What you should do: Search the entries for the word "scene" and pull out each line that has it.

Scripts that build objects:
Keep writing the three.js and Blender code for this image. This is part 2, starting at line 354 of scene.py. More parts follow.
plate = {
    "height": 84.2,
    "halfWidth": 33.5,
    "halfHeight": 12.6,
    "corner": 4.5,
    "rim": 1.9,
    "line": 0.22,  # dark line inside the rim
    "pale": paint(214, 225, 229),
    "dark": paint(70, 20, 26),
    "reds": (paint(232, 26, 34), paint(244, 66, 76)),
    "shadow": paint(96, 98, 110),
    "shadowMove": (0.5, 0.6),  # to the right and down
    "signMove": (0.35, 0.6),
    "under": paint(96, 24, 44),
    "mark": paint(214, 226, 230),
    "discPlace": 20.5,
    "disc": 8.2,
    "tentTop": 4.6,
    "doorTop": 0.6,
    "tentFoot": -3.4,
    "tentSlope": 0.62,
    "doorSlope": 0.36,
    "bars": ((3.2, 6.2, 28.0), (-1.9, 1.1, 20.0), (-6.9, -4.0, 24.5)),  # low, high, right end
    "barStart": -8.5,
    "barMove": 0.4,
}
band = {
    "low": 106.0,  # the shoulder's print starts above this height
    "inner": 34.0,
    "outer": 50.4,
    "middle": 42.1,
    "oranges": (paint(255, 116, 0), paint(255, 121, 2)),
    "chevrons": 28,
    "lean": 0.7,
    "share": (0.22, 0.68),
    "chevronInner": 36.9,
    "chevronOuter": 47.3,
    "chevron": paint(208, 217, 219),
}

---

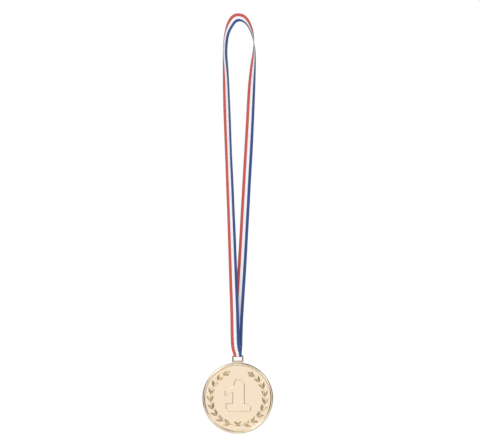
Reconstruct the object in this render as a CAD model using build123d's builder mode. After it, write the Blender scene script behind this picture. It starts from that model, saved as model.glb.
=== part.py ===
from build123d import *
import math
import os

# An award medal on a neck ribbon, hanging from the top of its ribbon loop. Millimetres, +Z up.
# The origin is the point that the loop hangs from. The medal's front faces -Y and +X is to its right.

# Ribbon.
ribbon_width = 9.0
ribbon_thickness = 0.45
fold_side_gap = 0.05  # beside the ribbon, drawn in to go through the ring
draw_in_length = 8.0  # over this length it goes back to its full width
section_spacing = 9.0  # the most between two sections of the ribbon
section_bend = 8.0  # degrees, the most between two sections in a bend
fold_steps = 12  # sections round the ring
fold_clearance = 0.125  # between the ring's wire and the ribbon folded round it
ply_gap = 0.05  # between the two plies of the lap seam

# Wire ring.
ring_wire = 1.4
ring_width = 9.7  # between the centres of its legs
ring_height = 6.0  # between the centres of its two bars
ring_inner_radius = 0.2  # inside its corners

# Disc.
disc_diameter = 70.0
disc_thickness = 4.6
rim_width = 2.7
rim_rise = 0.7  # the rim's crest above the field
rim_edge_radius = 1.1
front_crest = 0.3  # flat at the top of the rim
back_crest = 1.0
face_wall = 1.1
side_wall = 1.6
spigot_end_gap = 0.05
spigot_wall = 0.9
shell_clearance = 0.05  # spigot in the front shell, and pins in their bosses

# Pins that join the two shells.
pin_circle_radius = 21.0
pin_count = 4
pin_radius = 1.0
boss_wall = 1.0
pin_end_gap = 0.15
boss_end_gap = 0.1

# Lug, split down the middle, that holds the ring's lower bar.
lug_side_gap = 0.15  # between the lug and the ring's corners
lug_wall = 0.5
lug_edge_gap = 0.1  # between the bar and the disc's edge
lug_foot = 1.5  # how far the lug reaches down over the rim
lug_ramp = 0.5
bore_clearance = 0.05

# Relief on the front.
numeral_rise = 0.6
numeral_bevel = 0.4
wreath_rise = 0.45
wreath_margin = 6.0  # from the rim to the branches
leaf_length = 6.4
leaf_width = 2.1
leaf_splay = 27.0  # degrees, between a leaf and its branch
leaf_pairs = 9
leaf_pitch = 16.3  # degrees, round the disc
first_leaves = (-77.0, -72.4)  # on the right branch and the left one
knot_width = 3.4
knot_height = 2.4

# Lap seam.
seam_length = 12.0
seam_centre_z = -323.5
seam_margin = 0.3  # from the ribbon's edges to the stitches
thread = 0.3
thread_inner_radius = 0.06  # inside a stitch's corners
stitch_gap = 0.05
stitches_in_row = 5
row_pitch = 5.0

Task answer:
Keep writing the three.js and Blender code for this image. This is part 2, starting at line 354 of scene.py. More parts follow.
Reconstruct the object in this render as a CAD model using build123d's builder mode. After it, write the Blender scene script behind this picture. It starts from that model, saved as model.glb.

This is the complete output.